Sympathy for the Devil

The Power Broker by Robert Caro deserves its reputation as a masterpiece. One of the best books I’ve ever read and up there in my pantheon of non-fiction books with Breaks of the Game and What it Takes.

Reading this book from the perspective of 2025, I think Robert Caro got Robert Moses wrong.1 Yes, he was obsessed with power. Yes, he ruined neighborhoods and destroyed communities with highways and slum clearance programs. Yes, he failed to treat the black citizens of New York City as having equal significance with its white citizens. He had all of these failings and it is important not to shy away from them.

But he was also a genius. An operator and a builder. He reorganized the New York State government into the form it still holds today. He built parks and stadiums and power dams.

Yes, Moses hoarded power. He had sharp elbows. He pushed the limits. He was also prepared, on time, organized, and ready to work tirelessly. He didn’t enrich himself or his family, but instead funneled money into getting power, so he could do more building. He built with all the limitations and blindspots of the generation he grew up in but he did build. He could be petty and attention seeking and yet he was also fantastically productive, not for just himself and his ego, but also for the people of New York.

It’s important while reading the book to pay attention to the other characters coming of age alongside Moses, people like Jimmy Walker, who are comically corrupt by today’s standards. When you do, you get the feeling that Caro is comparing Moses not to the other men and women who could’ve been chosen to lead at the time but to a hypothetical perfect public servant that never did exist and never could exist.

I first heard of Robert Moses in a City Planning Survey course that I took as a sophomore at UNC Chapel Hill. The TA who taught the class had an infectious enthusiasm for city planning and so that summer I found myself reading the Jane Jacobs classic Death and Life of Great American Cities.2

So I came into the book with a sense that the problems with American Cities are downstream of the choices that Robert Moses and his disciples made to orient them towards cars and away from walking and public transportation and neighborhoods with a sense of place.

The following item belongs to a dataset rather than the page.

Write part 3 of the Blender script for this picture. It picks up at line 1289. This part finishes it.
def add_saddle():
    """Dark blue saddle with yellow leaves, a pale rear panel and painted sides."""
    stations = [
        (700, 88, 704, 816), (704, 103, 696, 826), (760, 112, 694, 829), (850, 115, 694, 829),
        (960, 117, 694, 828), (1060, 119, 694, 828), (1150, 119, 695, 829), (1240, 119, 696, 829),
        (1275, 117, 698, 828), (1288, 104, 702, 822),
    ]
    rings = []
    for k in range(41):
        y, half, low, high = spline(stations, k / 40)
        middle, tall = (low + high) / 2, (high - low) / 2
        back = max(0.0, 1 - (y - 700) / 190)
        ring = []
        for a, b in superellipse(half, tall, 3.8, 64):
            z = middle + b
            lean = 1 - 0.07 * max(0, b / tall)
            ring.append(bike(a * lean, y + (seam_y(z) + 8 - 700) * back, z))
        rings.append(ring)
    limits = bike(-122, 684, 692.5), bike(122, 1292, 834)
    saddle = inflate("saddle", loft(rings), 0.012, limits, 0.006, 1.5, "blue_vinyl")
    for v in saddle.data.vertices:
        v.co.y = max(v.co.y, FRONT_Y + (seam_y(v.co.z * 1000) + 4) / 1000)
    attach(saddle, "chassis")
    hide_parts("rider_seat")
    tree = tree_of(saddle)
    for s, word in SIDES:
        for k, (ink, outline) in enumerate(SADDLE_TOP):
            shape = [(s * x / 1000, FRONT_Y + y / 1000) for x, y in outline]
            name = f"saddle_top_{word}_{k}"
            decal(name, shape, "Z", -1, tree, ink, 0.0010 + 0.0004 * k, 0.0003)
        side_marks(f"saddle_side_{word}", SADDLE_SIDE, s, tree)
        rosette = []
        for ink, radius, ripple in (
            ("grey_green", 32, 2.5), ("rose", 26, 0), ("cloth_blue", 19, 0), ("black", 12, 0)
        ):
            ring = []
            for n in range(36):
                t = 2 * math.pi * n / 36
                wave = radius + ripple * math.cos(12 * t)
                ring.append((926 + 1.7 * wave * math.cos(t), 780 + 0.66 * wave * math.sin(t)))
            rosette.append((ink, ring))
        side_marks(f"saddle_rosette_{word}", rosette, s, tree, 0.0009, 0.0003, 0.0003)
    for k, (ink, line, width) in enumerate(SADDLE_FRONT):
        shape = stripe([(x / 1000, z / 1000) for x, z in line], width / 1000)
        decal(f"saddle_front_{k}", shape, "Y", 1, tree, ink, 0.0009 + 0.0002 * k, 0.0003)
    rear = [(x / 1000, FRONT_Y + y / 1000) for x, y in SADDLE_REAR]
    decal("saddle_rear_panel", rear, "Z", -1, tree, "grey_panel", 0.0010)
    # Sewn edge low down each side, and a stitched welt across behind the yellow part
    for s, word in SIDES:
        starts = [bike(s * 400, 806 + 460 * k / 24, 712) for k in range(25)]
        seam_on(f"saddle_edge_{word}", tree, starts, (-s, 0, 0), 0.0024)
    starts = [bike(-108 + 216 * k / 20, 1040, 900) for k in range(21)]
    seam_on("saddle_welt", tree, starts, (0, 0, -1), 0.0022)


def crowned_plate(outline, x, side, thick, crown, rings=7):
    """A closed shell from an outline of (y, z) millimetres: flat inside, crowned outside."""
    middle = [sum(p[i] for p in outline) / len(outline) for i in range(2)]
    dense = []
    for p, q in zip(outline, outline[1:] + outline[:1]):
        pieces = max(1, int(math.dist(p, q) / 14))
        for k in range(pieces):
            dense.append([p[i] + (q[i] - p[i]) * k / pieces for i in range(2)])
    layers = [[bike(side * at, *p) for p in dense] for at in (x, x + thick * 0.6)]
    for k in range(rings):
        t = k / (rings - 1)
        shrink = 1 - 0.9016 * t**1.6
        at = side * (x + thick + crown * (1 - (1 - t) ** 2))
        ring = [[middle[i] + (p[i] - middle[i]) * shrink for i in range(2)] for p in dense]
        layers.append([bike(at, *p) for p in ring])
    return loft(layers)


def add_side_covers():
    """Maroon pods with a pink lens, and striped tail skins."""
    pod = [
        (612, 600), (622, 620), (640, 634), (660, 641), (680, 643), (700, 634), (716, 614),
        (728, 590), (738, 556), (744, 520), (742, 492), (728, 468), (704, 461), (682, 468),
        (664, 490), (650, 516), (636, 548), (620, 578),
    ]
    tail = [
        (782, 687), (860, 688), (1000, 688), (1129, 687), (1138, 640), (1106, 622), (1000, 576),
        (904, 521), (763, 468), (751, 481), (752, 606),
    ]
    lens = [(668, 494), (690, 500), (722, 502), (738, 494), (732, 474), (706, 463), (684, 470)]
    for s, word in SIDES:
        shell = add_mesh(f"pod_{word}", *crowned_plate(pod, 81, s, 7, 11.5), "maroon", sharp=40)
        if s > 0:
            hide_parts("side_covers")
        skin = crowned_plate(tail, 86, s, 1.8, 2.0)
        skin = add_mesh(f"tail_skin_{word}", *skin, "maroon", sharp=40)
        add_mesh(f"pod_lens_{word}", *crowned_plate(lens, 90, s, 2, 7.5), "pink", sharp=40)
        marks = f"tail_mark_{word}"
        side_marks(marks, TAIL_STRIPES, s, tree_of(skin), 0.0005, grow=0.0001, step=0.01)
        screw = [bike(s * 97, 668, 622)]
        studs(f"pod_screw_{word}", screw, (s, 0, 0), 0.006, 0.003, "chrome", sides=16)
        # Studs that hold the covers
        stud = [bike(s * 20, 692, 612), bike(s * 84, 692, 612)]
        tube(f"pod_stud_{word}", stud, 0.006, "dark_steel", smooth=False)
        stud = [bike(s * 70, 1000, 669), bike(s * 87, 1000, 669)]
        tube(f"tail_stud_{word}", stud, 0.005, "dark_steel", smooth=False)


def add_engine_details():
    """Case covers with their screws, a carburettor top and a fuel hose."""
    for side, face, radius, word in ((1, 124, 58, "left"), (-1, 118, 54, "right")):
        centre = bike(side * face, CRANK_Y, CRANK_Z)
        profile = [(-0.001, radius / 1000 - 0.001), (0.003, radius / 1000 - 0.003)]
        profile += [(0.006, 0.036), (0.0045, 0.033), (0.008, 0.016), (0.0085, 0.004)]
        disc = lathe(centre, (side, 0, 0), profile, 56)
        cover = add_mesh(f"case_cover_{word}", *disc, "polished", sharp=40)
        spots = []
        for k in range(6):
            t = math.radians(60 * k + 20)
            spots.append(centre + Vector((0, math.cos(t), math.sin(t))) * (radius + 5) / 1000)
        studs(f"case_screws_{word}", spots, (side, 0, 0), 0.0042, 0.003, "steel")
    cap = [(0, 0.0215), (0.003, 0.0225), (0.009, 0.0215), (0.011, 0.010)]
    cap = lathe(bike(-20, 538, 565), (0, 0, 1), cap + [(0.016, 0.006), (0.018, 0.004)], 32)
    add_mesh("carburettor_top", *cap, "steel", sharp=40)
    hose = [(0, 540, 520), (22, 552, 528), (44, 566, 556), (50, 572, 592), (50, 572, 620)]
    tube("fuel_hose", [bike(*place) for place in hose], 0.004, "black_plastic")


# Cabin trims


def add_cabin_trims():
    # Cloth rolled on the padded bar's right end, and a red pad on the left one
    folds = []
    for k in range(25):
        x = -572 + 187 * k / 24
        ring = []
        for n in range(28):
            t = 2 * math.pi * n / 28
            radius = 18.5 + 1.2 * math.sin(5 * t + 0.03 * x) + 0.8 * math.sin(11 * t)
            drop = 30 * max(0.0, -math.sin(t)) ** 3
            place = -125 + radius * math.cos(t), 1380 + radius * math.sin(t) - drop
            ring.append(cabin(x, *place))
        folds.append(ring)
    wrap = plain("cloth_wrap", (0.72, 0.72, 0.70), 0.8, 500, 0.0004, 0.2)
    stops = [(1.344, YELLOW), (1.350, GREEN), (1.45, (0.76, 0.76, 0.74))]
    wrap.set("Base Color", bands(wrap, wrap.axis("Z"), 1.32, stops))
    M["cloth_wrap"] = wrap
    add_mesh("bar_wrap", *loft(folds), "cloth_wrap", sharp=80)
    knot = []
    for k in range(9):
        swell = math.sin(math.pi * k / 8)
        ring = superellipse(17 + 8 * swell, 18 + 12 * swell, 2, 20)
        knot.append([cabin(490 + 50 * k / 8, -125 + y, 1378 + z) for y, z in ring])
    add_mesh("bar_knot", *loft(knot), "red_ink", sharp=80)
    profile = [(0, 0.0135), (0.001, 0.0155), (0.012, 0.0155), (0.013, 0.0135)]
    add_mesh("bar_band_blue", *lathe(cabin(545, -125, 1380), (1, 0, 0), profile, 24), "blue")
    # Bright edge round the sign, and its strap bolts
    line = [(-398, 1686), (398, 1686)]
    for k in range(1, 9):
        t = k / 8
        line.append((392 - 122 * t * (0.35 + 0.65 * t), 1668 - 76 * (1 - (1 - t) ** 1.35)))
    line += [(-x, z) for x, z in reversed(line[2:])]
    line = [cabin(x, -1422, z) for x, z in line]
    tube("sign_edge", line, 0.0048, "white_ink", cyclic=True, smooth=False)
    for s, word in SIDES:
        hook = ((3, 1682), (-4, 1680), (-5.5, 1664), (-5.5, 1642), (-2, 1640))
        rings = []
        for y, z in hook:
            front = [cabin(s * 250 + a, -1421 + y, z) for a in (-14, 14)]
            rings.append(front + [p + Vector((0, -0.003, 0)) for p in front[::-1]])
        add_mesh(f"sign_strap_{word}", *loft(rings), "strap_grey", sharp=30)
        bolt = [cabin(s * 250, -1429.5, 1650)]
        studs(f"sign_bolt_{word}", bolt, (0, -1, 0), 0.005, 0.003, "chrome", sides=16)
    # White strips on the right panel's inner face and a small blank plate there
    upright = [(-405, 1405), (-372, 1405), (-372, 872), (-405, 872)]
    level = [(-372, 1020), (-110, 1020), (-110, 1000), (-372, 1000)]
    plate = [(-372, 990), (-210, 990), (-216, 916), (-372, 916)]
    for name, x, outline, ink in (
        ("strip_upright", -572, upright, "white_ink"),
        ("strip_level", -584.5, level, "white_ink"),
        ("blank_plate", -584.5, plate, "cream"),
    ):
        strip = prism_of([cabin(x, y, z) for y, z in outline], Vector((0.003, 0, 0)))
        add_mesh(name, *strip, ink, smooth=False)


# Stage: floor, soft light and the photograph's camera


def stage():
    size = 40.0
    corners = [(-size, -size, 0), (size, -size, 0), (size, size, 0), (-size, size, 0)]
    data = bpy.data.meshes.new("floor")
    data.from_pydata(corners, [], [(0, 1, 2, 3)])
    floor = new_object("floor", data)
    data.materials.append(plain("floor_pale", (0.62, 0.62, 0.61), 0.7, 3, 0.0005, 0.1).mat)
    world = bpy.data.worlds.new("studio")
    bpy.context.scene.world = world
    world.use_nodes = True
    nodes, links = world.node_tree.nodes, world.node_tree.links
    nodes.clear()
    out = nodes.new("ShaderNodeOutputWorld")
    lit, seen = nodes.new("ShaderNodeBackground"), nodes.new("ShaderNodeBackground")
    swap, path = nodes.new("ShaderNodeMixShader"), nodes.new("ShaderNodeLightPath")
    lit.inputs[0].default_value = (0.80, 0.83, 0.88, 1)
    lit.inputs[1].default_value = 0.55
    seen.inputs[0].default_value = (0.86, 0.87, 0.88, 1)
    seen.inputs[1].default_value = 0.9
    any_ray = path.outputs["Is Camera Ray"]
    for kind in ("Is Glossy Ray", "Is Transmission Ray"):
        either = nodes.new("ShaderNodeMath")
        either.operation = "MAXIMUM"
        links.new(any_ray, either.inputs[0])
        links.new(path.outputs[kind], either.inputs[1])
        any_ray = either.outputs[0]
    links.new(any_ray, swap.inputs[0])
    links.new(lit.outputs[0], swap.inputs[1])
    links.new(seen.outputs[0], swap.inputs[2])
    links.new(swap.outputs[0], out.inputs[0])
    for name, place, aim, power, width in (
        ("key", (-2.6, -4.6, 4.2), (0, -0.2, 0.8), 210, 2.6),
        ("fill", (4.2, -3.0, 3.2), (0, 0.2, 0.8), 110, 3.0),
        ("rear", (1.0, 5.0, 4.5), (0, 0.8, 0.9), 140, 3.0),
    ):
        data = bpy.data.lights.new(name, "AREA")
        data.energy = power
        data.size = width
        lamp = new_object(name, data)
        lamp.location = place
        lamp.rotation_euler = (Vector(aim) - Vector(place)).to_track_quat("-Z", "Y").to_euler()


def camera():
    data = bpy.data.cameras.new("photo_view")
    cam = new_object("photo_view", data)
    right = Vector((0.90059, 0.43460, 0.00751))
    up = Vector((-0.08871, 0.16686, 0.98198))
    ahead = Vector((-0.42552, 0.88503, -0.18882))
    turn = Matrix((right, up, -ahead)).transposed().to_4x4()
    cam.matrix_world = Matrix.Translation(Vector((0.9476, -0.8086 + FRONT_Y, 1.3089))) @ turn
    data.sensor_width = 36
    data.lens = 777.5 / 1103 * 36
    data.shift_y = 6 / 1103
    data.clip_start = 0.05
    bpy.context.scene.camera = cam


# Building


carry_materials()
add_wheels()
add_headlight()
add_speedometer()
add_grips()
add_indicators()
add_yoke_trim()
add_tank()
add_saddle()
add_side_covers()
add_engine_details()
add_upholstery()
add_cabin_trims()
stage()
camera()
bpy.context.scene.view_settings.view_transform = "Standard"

But after reading the book, I think the problem for American cities isn’t that Robert Moses ruined them, but that there have been no Robert Moseses since: civic leaders with the intellect and power to reshape cities with a new, imperfect vision of what the good life is. We know from Amsterdam and Paris that this sort of transformation is possible and yet we’ve chosen to stay stuck in time, living with the same problems year after year.

The Robert Moses of 2025 would probably not favor cars over other forms of public transportation or redline minority neighborhoods. He would be imperfect in new ways that we cannot yet see or understand. But he would build.


  1. It’s a credit to Caro’s immense ability that I can read his work and come to very different conclusions about what it means. 

  2. Still one of my favorite books to this day.